- **Stated goal**
Output the data that follows exactly, line for line.
——
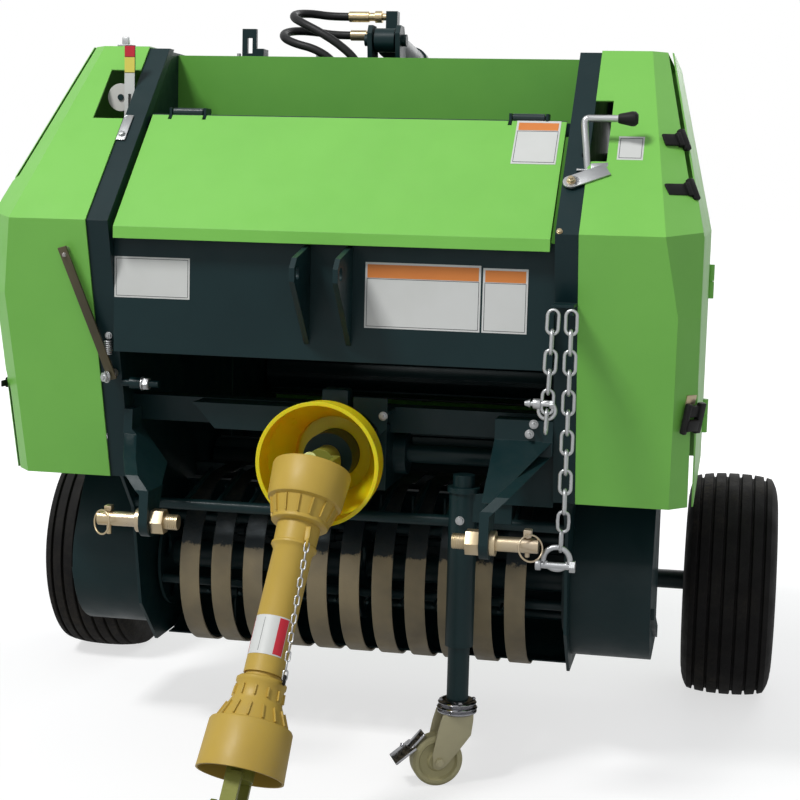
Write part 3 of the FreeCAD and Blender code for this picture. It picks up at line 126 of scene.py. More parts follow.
def maths(tree, how, a, b):
    """Two values put together, each a node's output or a plain number; sums and products stay from 0 to 1."""
    node = add(tree, "Math", operation=how, use_clamp=how in ("MULTIPLY", "ADD"))
    for index, value in enumerate((a, b)):
        if isinstance(value, (int, float)):
            node.inputs[index].default_value = value
        else:
            tree.links.new(value, node.inputs[index])
    return node.outputs[0]


def vector_maths(tree, how, first, second=None):
    """A node that works on one vector, or on a vector and a second one given as numbers."""
    node = add(tree, "VectorMath", operation=how)
    tree.links.new(first, node.inputs[0])
    if second is not None:
        node.inputs[1].default_value = second
    return node


def make_dust():
    """Field dust: it lies on what looks up and low on the machine, in cloudy patches."""
    tree, source, result = group("Field dust", [("Amount", 1.0), ("Low splash", 1.0)],
                                 [("Dust", "NodeSocketFloat")])
    place = object_place(tree)
    facing = apart(tree, add(tree, "NewGeometry").outputs["Normal"])["Z"]
    height = apart(tree, place)["Z"]
    lying = step(tree, facing, 0.55, 1.0)
    low = maths(tree, "MULTIPLY", step(tree, height, 0.55, 0.05), source.outputs["Low splash"])
    clouds = step(tree, noise(tree, place, 7.0, 5.0, 0.62), 0.42, 0.72)
    grit = step(tree, noise(tree, place, 95.0, 3.0, 0.7), 0.35, 0.75)
    base = maths(tree, "MULTIPLY", maths(tree, "ADD", lying, low), clouds)
    dust = maths(tree, "MULTIPLY", maths(tree, "MULTIPLY", base, grit), source.outputs["Amount"])
    tree.links.new(dust, result.inputs["Dust"])
    return tree


def make_wear():
    """Rubbed edges, found where a rounded normal leaves the flat one, broken up into chips."""
    tree, source, result = group("Rubbed edges", [("Width", 0.002), ("Amount", 1.0)],
                                 [("Edge", "NodeSocketFloat"), ("Normal", "NodeSocketVector")])
    rounded = add(tree, "Bevel", samples=4)
    tree.links.new(source.outputs["Width"], rounded.inputs["Radius"])
    dot = vector_maths(tree, "DOT_PRODUCT", rounded.outputs[0])
    tree.links.new(add(tree, "NewGeometry").outputs["Normal"], dot.inputs[1])
    chips = step(tree, noise(tree, object_place(tree), 38.0, 4.0, 0.65), 0.50, 0.62)
    edge = step(tree, dot.outputs["Value"], 0.985, 0.90)
    worn = maths(tree, "MULTIPLY", maths(tree, "MULTIPLY", edge, chips), source.outputs["Amount"])
    tree.links.new(worn, result.inputs["Edge"])
    tree.links.new(rounded.outputs[0], result.inputs["Normal"])
    return tree


DUST, WEAR = make_dust(), make_wear()


# ---------------- materials
def use_group(tree, group_tree, **values):
    """A group placed in a material, with its inputs named in small letters."""
    node = tree.nodes.new("ShaderNodeGroup")
    node.node_tree = group_tree
    for name, value in values.items():
        node.inputs[name.replace("_", " ").capitalize()].default_value = value
    return node


def mix(tree, mask, first, second):
    """A colour mixed from two colours, each a node's output or plain numbers."""
    node = add(tree, "Mix", data_type="RGBA")
    tree.links.new(mask, node.inputs["Factor"])
    for socket, value in ((node.inputs[6], first), (node.inputs[7], second)):
        if isinstance(value, tuple):
            socket.default_value = (*value, 1.0)
        else:
            tree.links.new(value, socket)
    return node.outputs[2]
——
- **Solution to the exercise**
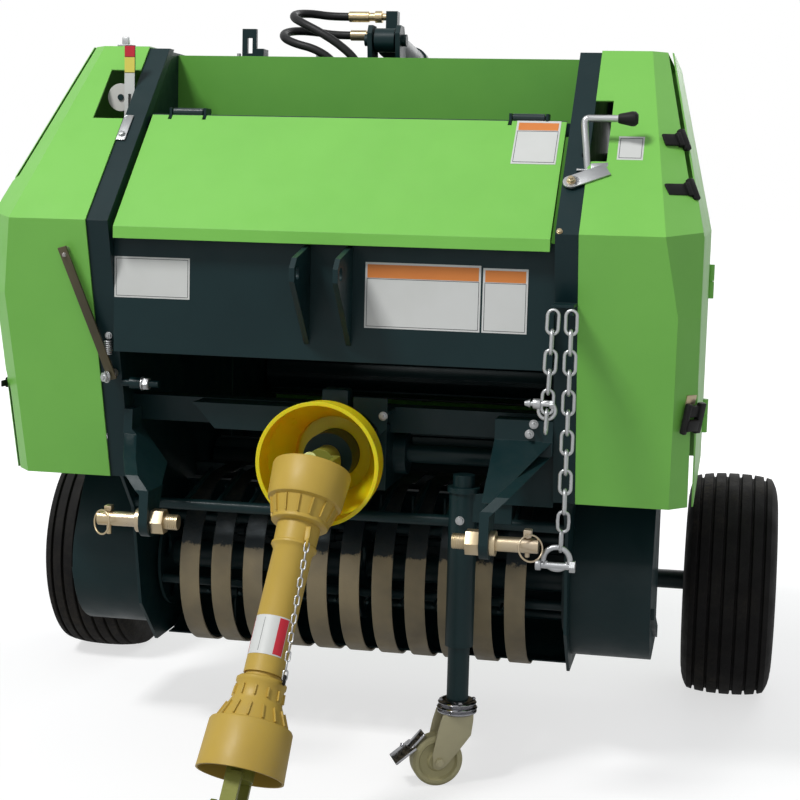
Write part 3 of the FreeCAD and Blender code for this picture. It picks up at line 126 of scene.py. More parts follow.
def maths(tree, how, a, b):
    """Two values put together, each a node's output or a plain number; sums and products stay from 0 to 1."""
    node = add(tree, "Math", operation=how, use_clamp=how in ("MULTIPLY", "ADD"))
    for index, value in enumerate((a, b)):
        if isinstance(value, (int, float)):
            node.inputs[index].default_value = value
        else:
            tree.links.new(value, node.inputs[index])
    return node.outputs[0]


def vector_maths(tree, how, first, second=None):
    """A node that works on one vector, or on a vector and a second one given as numbers."""
    node = add(tree, "VectorMath", operation=how)
    tree.links.new(first, node.inputs[0])
    if second is not None:
        node.inputs[1].default_value = second
    return node


def make_dust():
    """Field dust: it lies on what looks up and low on the machine, in cloudy patches."""
    tree, source, result = group("Field dust", [("Amount", 1.0), ("Low splash", 1.0)],
                                 [("Dust", "NodeSocketFloat")])
    place = object_place(tree)
    facing = apart(tree, add(tree, "NewGeometry").outputs["Normal"])["Z"]
    height = apart(tree, place)["Z"]
    lying = step(tree, facing, 0.55, 1.0)
    low = maths(tree, "MULTIPLY", step(tree, height, 0.55, 0.05), source.outputs["Low splash"])
    clouds = step(tree, noise(tree, place, 7.0, 5.0, 0.62), 0.42, 0.72)
    grit = step(tree, noise(tree, place, 95.0, 3.0, 0.7), 0.35, 0.75)
    base = maths(tree, "MULTIPLY", maths(tree, "ADD", lying, low), clouds)
    dust = maths(tree, "MULTIPLY", maths(tree, "MULTIPLY", base, grit), source.outputs["Amount"])
    tree.links.new(dust, result.inputs["Dust"])
    return tree


def make_wear():
    """Rubbed edges, found where a rounded normal leaves the flat one, broken up into chips."""
    tree, source, result = group("Rubbed edges", [("Width", 0.002), ("Amount", 1.0)],
                                 [("Edge", "NodeSocketFloat"), ("Normal", "NodeSocketVector")])
    rounded = add(tree, "Bevel", samples=4)
    tree.links.new(source.outputs["Width"], rounded.inputs["Radius"])
    dot = vector_maths(tree, "DOT_PRODUCT", rounded.outputs[0])
    tree.links.new(add(tree, "NewGeometry").outputs["Normal"], dot.inputs[1])
    chips = step(tree, noise(tree, object_place(tree), 38.0, 4.0, 0.65), 0.50, 0.62)
    edge = step(tree, dot.outputs["Value"], 0.985, 0.90)
    worn = maths(tree, "MULTIPLY", maths(tree, "MULTIPLY", edge, chips), source.outputs["Amount"])
    tree.links.new(worn, result.inputs["Edge"])
    tree.links.new(rounded.outputs[0], result.inputs["Normal"])
    return tree


DUST, WEAR = make_dust(), make_wear()


# ---------------- materials
def use_group(tree, group_tree, **values):
    """A group placed in a material, with its inputs named in small letters."""
    node = tree.nodes.new("ShaderNodeGroup")
    node.node_tree = group_tree
    for name, value in values.items():
        node.inputs[name.replace("_", " ").capitalize()].default_value = value
    return node


def mix(tree, mask, first, second):
    """A colour mixed from two colours, each a node's output or plain numbers."""
    node = add(tree, "Mix", data_type="RGBA")
    tree.links.new(mask, node.inputs["Factor"])
    for socket, value in ((node.inputs[6], first), (node.inputs[7], second)):
        if isinstance(value, tuple):
            socket.default_value = (*value, 1.0)
        else:
            tree.links.new(value, socket)
    return node.outputs[2]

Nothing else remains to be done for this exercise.